By MARSHA MERCER
On a breezy August evening in the nation’s capital, a mother and daughter linger before a quotation by Martin Luther King Jr. engraved in granite.
With some help from her mom, the little girl reads: “If we are to have peace on Earth, our loyalties must become ecumenical rather than sectional. Our loyalties must transcend our race, our tribe, our class, and our nation; and this means we must develop a world perspective.”
“What does it mean?” her mother asks. The daughter shakes her head. Mom reads the quotation slowly, and then they talk quietly, heads bent together, still points in a swirling crowd.
Young and old, black and white, locals and tourists have come out after supper on this week night, drawn to the new Martin Luther King, Jr. Memorial with its larger-than-life depiction of the slain civil rights leader. Some can remember King, most remember what their parents and grandparents said of him, and everybody wants the children to know about the man who changed America forever.
We look up, up, up to the granite head against a cloudless indigo sky, to the resolute eyes and mouth, the veins in the left hand, the crossed arms. Thoughtful and yet joyful, we snap pictures. Couples hug, and kids laugh. Some people push old folks in wheelchairs or give toddlers rides on shoulders.
President Barack Obama and other dignitaries were scheduled to dedicate the memorial on Sunday, the 48th anniversary of King’s “I have a dream” speech, but an approaching hurricane forced a postponement until September or October.
The memorial belongs to ordinary Americans, a reminder sited between the Lincoln and Jefferson memorials of our nation’s struggle for freedom and equality.
Facts tell part of the memorial’s story. The statue of King is 30-feet high, about 11feet taller than either the Lincoln or the Jefferson. Lei Yixin, who is Chinese, sculpted it of shrimp pink granite from China. Flanking the statue are curved walls with 14 quotations from King’s sermons, speeches and writings. The granite for the inscription walls came from Canada.
I’d read about the California NAACP’s protest that an African American sculptor hadn’t been chosen and how members of Congress had asked that American granite be used. The private foundation that envisioned and raised most of the $120 million for the monument had its own ideas.
Some critics say a visitor would never know about the civil rights movement by visiting the memorial. It’s true there’s no mention of the Montgomery bus boycott or the fire hoses and dogs that were unleashed on the nonviolent protesters in Birmingham, although one of the quotations is from King’s famous letter from the Birmingham jail.
There’s also no mention of the 1964 Nobel peace prize King won for his non-violent tactics, although there are two quotes from Norway, 1964.
For me, visiting the memorial swept criticisms aside. Like the nearby memorial to Franklin Delano Roosevelt, the King memorial calls out to be walked, touched and shared.

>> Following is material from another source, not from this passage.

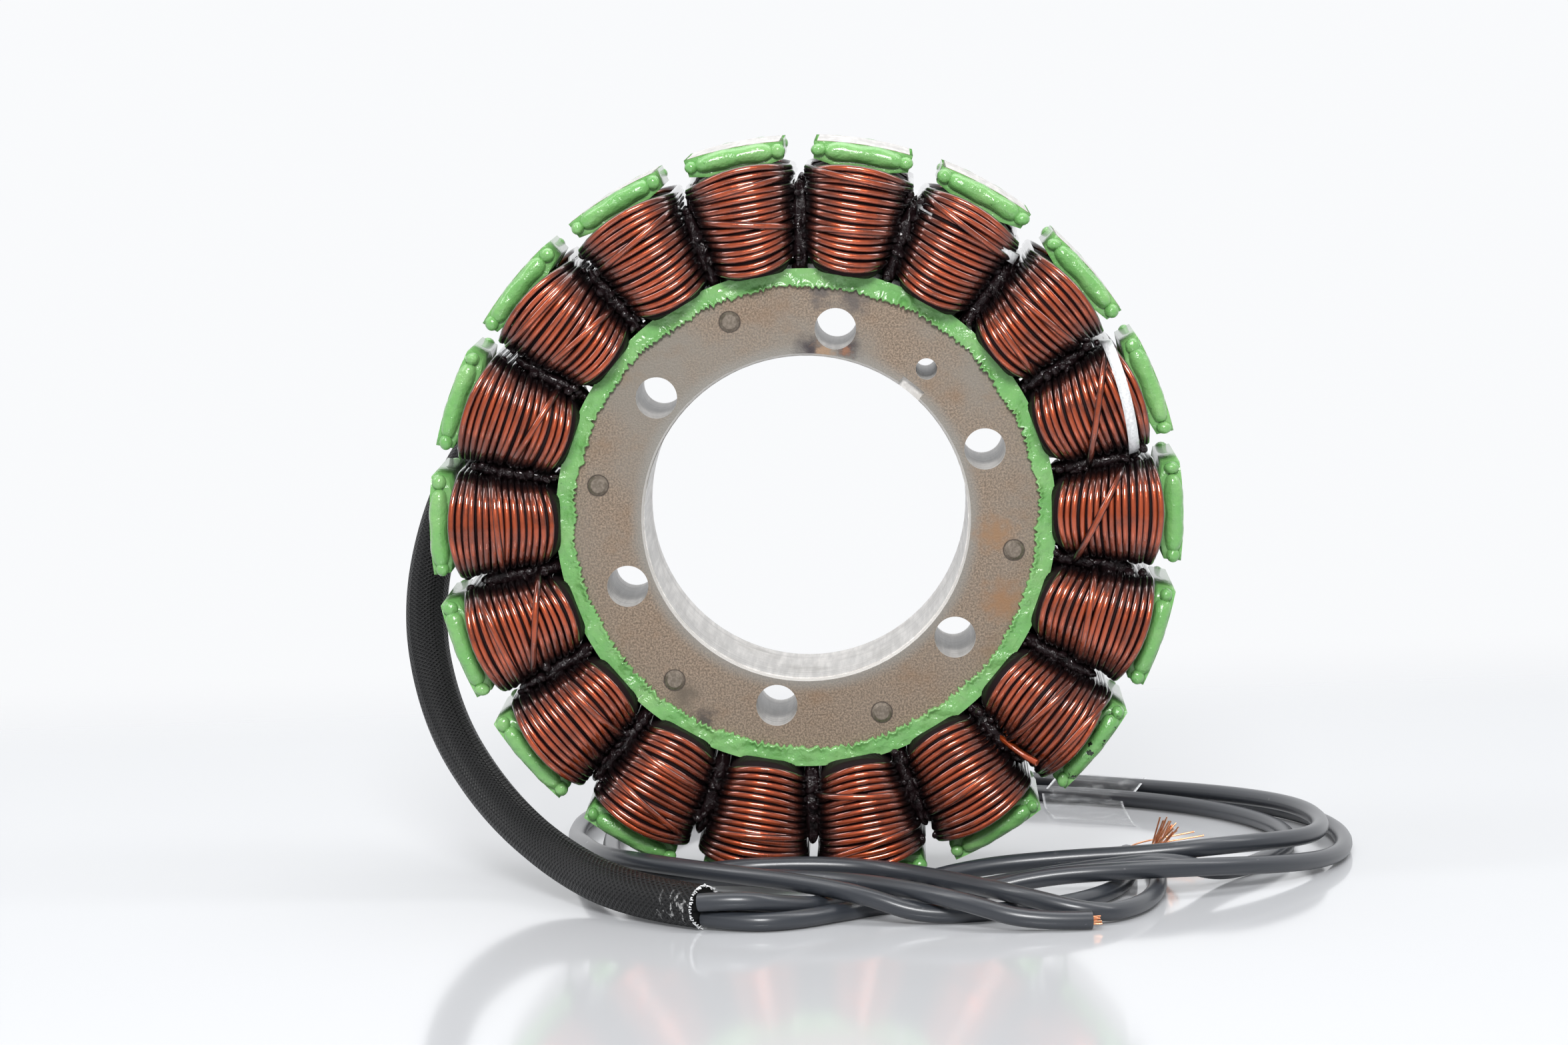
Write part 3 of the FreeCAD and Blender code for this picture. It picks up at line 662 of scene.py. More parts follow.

The power of language looms large, for King had only the power of words -- and not the power of the presidency -- to make his voice heard. Most important, the memorial reflects King’s vision of how he wanted to be remembered.
On Feb. 4, 1968, he preached what became known as the “drum major instinct” sermon in which he talked about the desire everyone has for praise and to be first, a drum major, in life’s parade. He also imagined his own funeral. Don’t mention the Nobel Prize or the hundreds of other awards I’ve won, he said.
“Yes, if you want to say that I was a drum major, say that I was a drum major for justice…say I was a drum major for peace. I was a drum major for righteousness. And all of the other shallow things will not matter,” he said.
Two months later to the day, King was killed by a gunman in Memphis.
And that’s why on the side of his monument is the phrase, “I was a drum major for justice, peace and righteousness.”
The words make us all stand a little taller.